Object modeling scripts

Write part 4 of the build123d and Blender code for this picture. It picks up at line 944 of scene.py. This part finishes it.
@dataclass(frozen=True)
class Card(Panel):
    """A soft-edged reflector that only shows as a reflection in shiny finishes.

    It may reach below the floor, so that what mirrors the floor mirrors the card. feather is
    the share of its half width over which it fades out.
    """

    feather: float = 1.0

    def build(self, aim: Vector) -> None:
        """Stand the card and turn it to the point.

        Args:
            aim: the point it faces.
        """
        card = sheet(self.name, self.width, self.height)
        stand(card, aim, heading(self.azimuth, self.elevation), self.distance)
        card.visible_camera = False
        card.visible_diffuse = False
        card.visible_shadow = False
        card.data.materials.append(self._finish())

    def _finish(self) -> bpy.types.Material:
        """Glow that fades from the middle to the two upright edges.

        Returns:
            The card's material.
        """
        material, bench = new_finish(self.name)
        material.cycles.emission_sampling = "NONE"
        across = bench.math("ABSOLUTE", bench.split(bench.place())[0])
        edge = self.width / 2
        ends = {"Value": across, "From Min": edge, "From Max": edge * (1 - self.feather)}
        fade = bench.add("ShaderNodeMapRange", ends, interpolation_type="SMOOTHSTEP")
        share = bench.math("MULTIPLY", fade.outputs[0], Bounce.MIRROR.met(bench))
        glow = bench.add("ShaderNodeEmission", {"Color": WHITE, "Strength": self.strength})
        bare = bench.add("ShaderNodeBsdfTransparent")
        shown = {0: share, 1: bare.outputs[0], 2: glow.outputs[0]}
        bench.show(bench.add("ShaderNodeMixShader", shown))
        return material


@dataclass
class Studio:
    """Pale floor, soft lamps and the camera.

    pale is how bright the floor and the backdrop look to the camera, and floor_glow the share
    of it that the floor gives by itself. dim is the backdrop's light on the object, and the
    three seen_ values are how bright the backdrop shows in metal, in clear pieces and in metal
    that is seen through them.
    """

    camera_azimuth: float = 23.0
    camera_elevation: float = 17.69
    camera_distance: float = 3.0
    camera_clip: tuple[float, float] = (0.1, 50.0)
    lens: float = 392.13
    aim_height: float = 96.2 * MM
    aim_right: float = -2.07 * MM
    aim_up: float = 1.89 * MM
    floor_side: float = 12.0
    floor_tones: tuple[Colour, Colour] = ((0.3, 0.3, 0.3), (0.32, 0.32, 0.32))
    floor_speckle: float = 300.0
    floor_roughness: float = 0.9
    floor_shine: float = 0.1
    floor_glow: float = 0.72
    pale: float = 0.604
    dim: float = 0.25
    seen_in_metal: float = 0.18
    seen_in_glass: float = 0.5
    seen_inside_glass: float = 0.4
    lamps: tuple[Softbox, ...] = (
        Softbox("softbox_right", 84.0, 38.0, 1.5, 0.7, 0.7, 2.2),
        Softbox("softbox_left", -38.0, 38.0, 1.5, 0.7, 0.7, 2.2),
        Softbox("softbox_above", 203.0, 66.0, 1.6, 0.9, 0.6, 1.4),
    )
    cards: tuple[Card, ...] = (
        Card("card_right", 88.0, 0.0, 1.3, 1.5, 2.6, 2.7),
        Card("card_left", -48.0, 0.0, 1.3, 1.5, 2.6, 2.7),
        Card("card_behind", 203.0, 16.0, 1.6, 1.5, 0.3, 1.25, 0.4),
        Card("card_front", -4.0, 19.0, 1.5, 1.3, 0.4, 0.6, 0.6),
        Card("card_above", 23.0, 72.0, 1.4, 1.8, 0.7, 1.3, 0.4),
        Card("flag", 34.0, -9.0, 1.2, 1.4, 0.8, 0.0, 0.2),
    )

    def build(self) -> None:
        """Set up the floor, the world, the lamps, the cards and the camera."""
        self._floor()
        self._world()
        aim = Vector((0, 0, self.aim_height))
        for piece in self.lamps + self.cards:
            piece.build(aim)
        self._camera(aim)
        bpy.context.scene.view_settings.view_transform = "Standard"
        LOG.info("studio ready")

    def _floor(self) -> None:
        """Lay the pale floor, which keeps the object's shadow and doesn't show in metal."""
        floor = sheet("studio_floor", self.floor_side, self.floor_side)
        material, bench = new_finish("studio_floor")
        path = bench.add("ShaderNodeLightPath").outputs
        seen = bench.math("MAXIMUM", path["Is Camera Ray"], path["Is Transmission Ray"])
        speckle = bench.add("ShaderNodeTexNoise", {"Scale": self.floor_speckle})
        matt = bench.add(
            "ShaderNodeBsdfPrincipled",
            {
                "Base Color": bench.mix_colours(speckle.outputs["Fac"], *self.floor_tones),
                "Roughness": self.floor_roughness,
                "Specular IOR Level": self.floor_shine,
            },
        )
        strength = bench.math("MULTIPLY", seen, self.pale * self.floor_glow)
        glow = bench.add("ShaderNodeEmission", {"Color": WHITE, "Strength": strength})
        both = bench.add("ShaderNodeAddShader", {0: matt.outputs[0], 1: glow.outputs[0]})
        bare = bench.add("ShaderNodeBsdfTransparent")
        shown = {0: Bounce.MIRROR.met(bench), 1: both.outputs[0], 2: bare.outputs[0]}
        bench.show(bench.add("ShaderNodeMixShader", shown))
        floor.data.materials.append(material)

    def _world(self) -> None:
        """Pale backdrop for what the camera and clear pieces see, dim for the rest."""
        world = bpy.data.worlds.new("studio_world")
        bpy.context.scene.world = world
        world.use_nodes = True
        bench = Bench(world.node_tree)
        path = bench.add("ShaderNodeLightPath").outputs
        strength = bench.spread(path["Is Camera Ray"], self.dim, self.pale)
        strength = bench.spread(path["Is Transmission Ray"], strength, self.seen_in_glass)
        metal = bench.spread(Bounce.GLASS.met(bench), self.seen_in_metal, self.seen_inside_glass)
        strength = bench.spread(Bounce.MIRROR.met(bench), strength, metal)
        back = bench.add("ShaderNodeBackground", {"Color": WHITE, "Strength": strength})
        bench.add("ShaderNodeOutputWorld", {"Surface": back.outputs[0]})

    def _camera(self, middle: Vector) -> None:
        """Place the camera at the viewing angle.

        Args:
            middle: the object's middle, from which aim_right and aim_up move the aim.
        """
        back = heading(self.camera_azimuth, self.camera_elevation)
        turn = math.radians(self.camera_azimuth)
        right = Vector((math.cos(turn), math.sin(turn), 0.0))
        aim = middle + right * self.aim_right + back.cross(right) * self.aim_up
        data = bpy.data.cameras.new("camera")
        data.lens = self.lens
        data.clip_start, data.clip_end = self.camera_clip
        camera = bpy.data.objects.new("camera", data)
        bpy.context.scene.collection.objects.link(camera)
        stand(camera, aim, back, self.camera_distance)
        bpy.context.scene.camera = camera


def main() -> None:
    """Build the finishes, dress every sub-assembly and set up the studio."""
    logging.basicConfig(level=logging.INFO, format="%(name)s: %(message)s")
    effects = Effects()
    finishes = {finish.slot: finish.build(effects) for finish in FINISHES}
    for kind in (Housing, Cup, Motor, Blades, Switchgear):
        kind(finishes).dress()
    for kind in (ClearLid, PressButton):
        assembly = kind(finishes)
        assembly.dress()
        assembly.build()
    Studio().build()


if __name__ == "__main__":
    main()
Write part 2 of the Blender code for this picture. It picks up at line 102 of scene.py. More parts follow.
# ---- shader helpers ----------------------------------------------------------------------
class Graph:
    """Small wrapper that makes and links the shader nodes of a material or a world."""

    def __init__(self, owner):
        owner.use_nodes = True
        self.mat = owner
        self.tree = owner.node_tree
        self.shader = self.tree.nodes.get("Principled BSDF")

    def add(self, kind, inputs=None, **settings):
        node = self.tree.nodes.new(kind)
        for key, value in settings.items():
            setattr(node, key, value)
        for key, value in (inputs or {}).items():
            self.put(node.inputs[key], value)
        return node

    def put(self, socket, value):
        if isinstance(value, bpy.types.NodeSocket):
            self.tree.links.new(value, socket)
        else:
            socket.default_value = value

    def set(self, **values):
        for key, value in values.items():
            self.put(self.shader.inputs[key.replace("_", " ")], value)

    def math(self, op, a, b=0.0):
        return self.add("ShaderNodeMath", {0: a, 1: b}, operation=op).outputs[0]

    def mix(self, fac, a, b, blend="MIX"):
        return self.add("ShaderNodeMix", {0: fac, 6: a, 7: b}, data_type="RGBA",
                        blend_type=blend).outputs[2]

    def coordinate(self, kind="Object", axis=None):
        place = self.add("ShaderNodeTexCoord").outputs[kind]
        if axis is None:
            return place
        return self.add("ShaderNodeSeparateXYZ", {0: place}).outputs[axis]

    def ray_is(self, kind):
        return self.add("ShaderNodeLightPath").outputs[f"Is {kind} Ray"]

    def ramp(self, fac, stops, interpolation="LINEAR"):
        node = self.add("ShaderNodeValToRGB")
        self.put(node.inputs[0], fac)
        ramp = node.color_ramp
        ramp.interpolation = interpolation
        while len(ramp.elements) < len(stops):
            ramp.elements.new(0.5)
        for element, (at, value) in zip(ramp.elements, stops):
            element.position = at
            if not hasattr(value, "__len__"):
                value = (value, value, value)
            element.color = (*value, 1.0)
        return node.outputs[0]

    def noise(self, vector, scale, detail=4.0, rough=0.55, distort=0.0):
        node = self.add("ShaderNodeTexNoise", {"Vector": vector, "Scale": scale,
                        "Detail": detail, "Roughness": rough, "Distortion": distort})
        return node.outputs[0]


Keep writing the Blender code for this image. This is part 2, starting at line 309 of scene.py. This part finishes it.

*WHAT YOU NEED TO DO*
Repeat, exactly and only, the lines from the beginning of the material through the line that contains "two upright edges.".

*THE RESPONSE*
Write part 4 of the build123d and Blender code for this picture. It picks up at line 944 of scene.py. This part finishes it.
@dataclass(frozen=True)
class Card(Panel):
    """A soft-edged reflector that only shows as a reflection in shiny finishes.

    It may reach below the floor, so that what mirrors the floor mirrors the card. feather is
    the share of its half width over which it fades out.
    """

    feather: float = 1.0

    def build(self, aim: Vector) -> None:
        """Stand the card and turn it to the point.

        Args:
            aim: the point it faces.
        """
        card = sheet(self.name, self.width, self.height)
        stand(card, aim, heading(self.azimuth, self.elevation), self.distance)
        card.visible_camera = False
        card.visible_diffuse = False
        card.visible_shadow = False
        card.data.materials.append(self._finish())

    def _finish(self) -> bpy.types.Material:
        """Glow that fades from the middle to the two upright edges.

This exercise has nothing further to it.